## BEGIN GIVEN RECORDS

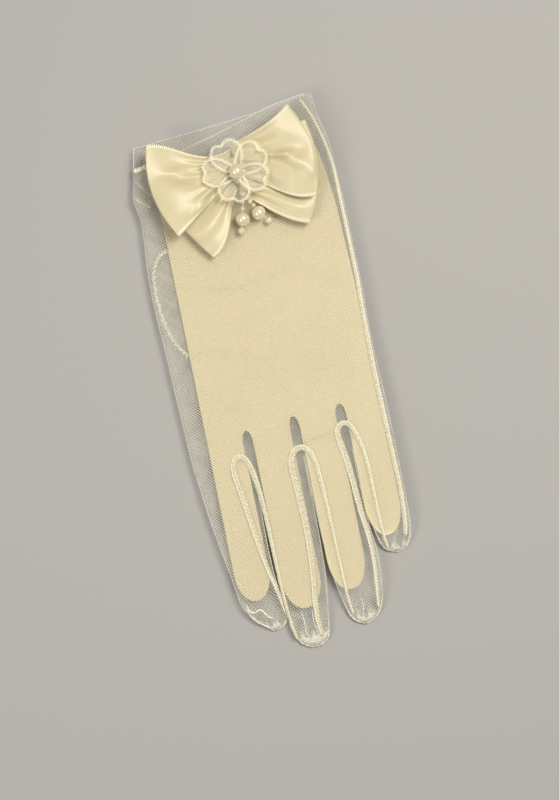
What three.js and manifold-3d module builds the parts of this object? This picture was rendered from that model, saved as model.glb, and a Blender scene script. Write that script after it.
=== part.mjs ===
// A child's white communion glove of sheer net, lying palm down on its folded thumb,
// with a hand-shaped card inside and a satin bow, a lace flower and two bead drops on the cuff.
// X runs across the palm to the little finger, Y from the fingertips to the cuff, Z up.
import * as THREE from 'three';
import Module from 'manifold-3d';

const wasm = await Module();
wasm.setup();

// Sizes in millimetres
const gloveLength = 222;
const gloveWidth = 86;
const cloth = 1;
const gap = 0.3;
const slack = 0.5;
const cardThickness = 0.8;
const thumbHeight = 3.1;
const netRise = 4;
const tipHeight = 3.4;
const trim = 0.1;
const seamWidth = 1.1;
const ribbonWidth = 38;
const loopOpening = 4.2;
const flowerRadius = 13.2;
const pearlSize = 6;
const beadSize = 3.2;

// Levels above the table
const palmBottom = thumbHeight + gap;
const cardBottom = palmBottom + cloth + slack;
const cardMiddle = cardBottom + cardThickness / 2;
const palmTop = cardMiddle + cardThickness / 2 + slack + cloth;

// Palm and cuff, from the cuff's edge to the crotches of the fingers
// along: share of gloveLength; left, right: shares of gloveWidth;
// slant: rise of the row across the glove
// rise: top above the palm, share of netRise; middle: share of cardMiddle;
// drop: 0 over the thumb, 1 on the table
const palmColumns = ['along', 'left', 'right', 'slant', 'rise', 'middle', 'drop', 'squareness'];
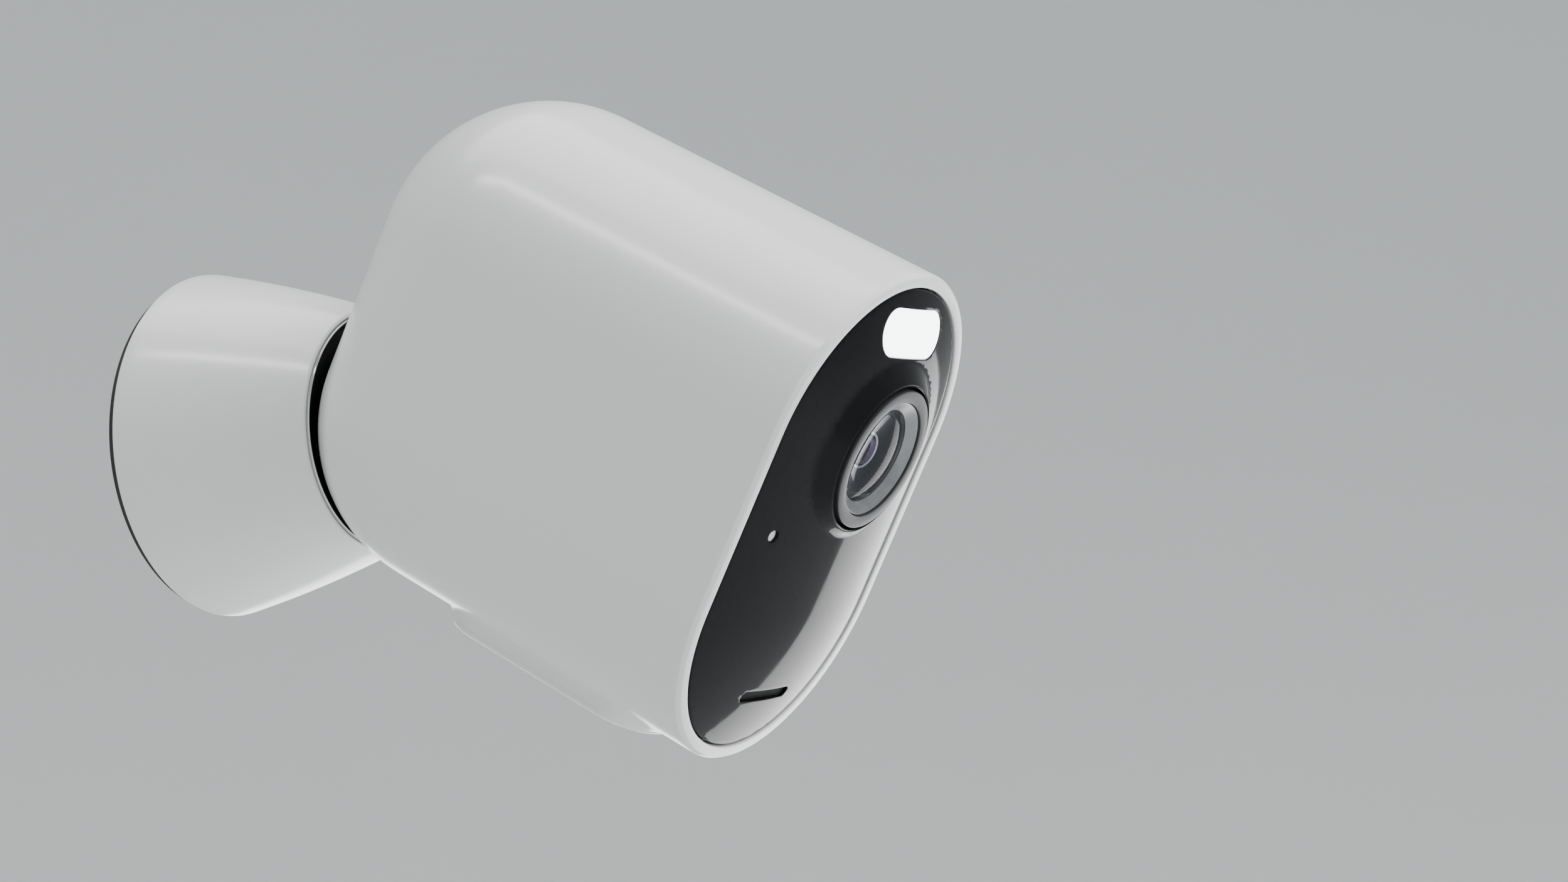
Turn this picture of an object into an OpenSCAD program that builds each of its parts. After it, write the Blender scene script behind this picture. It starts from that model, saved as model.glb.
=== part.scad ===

## END GIVEN RECORDS

## THE PROBLEM:
Your answer should be a single number: the count of lines holding the word "that".

## RESULT BELOW:
2